To that end, I’ve written a range of encyclopedia entries for extra cash. As a poet (a poet, it must be said, who delights in adjective after adjective, surreal imagery, and sassy rhymes), it’s satisfying to use my literary aptitude for something quite different: a job that demands restraint, a respect for the facts, and general readability. My aim is simple: work hard, meet the word count. What a simple, tangible goal! And I get to do this using the same part of my brain that I use for poetry—except without the intense personal pressure that poetry can bring. Poetry, even persona poetry, is inherently entangled with the Self. Encyclopedia entries? Not so much.

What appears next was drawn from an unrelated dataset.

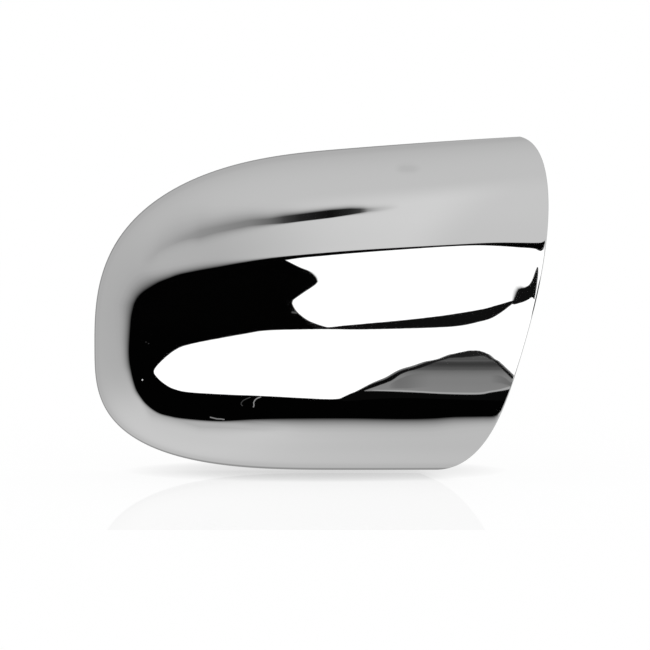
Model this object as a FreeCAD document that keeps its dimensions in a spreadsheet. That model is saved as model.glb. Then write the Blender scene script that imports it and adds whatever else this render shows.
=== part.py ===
import FreeCAD, Part
import os
import re
from math import atan2, cos, degrees, pi, radians, sin, tan

import Sketcher
from FreeCAD import Placement, Rotation, Vector

# The back cover of a door mirror: one moulded shell, open at the rim and at its inboard end.
# X runs outboard to inboard, Y from the show face to the rim, Z up. The rim lies in the plane y = 0,
# the show face bulges towards -Y, and the origin is the middle of the rim's bounding rectangle.

doc = FreeCAD.newDocument("WingMirrorCover")
sheet = doc.addObject("Spreadsheet::Sheet", "Dimensions")

DIMENSIONS = [
    ("wall", "2.5", "even wall of the moulding"),
    ("crown_depth", "85", "rim plane to the highest point of the show face"),
    ("parting_depth", "22", "rim plane back to the plane where the walls would stand upright"),
    ("crown_x", "27", "highest point of the show face, across"),
    ("crown_z", "-11", "highest point of the show face, up"),
    ("crown_radius", "500", "radius of the show face's gentle crown"),
    ("spine_z", "-25", "level of the outboard tip, from which the face falls away up and down"),
    ("top_height", "108.2", "spine to top edge at the shoulder"),
    ("top_slope", "4.7", "degrees that the top edge climbs towards the inboard end"),
    ("top_arc_radius", "5000", "radius of the top edge's long arc"),
    ("bottom_height", "64.5", "spine to bottom edge"),
    ("shoulder_x", "17.5", "where the outboard end starts to round off"),
    ("outboard_length", "132.5", "shoulder to outboard tip"),
    ("upper_corner", "2.8", "squareness of the upper outboard corner, 2 is an ellipse"),
    ("lower_corner", "3", "squareness of the lower outboard corner"),
    ("top_fall", "2.6", "squareness of the section towards the top edge"),
    ("bottom_fall", "3.2", "squareness of the section towards the bottom edge"),
    ("outboard_fall", "3.1", "squareness of the section towards the outboard tip"),
    ("inboard_x", "87.75", "inboard cut where it crosses the rim plane at mid height"),
    ("inboard_lean", "17", "degrees that the inboard cut leans outwards as it rises"),
    ("inboard_rake", "20.2", "degrees that the inboard cut draws back towards the rim"),
    ("edge_radius", "0.8", "rounding of the show side's edges, at the rim and at the inboard end"),
    ("hook_width", "14", "width of a snap hook along the rim"),
    ("hook_length", "22", "rim plane to the back of a hook's foot"),
    ("hook_setback", "2.5", "rim plane to the tip of a hook"),
    ("hook_gap", "5", "free space between the wall at the rim and a hook's arm"),
    ("hook_arm", "2", "thickness of a hook's arm"),
    ("hook_foot", "2.4", "thickness of a hook's foot"),
    ("hook_barb", "2.2", "how far the barb stands in from the arm"),
    ("hook_barb_height", "6.5", "height of the barb with its lead-in slope"),
    ("top_hooks", "3", "number of hooks on the top wall"),
    ("top_hook_x", "-48", "outboard one of the hooks on the top wall"),
    ("top_hook_pitch", "60", "spacing of the hooks on the top wall"),
    ("bottom_hooks", "2", "number of hooks on the bottom wall"),
    ("bottom_hook_x", "-42", "outboard one of the hooks on the bottom wall"),
    ("bottom_hook_pitch", "66", "spacing of the hooks on the bottom wall"),
    ("rib_width", "1.5", "thickness of a locating rib"),
    ("rib_height", "6", "how far a rib stands in from the wall at the rim"),
    ("rib_setback", "3", "rim plane to the end of a rib"),
    ("rib_spread", "38", "degrees between the outboard hook and the rib on either side of it"),
    ("pin_width", "9", "width of a cross-shaped locating pin"),
    ("pin_web", "1.8", "thickness of a pin's webs"),
    ("pin_tip", "46", "rim plane to the tip of a pin"),
    ("pin_chamfer", "2", "lead-in chamfer at a pin's tip"),
    ("pins", "2", "number of locating pins"),
    ("pin_x", "-38", "outboard pin, across"),
    ("pin_pitch", "92", "spacing of the pins"),
    ("pin_z", "8", "level of the pins"),
]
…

I’ve found that it’s fairly uncomplicated for me to switch from writing poetry to writing encyclopedia entries and vice versa. I’ve started to believe that, if not necessary, then it’s extremely beneficial for artists to take up a side practice. Lisa Russ Spaar, poet by trade, also writes witty essays for The Chronicle of Higher Education and publishes lovely anthologies of themed poems. Laura Kasischke, a poet as well, writes dark, can’t-put-em-down novels. Besides being a musician, Bob Dylan is also a gifted painter (as well as a Victoria’s Secret spokesperson, although that’s another story). His paintings (motel pools without perspective, train tracks, ramshackle houses) are skillful and evocative, but I doubt these pieces will shatter the art world like Dylan did to the folk music scene at the Newport Folk Festival way back when.
As I’ve written on this blog, I believe that being about the work every day (whatever that means to you, dear reader) is the best way to nurture and maintain a writing practice, or artistic practice of any kind. I’d like to expand on that a bit here: being about the work every day can definitely mean being about other work. Sometimes the best way to trick myself into writing a poem is to do my extra job—writing miniature biographies of long-dead poets. After all, I’m already at my computer. My mind hums on espresso. I open up a different Word document. A seed of poem starts to sprout, push up through wet earth. And (miracle!) the blank page no longer looks like an abyss. It looks like whipped cream.
Or hot honey. Or an invitation. Or whatever. The point is: without strain or stress, I’m writing a poem.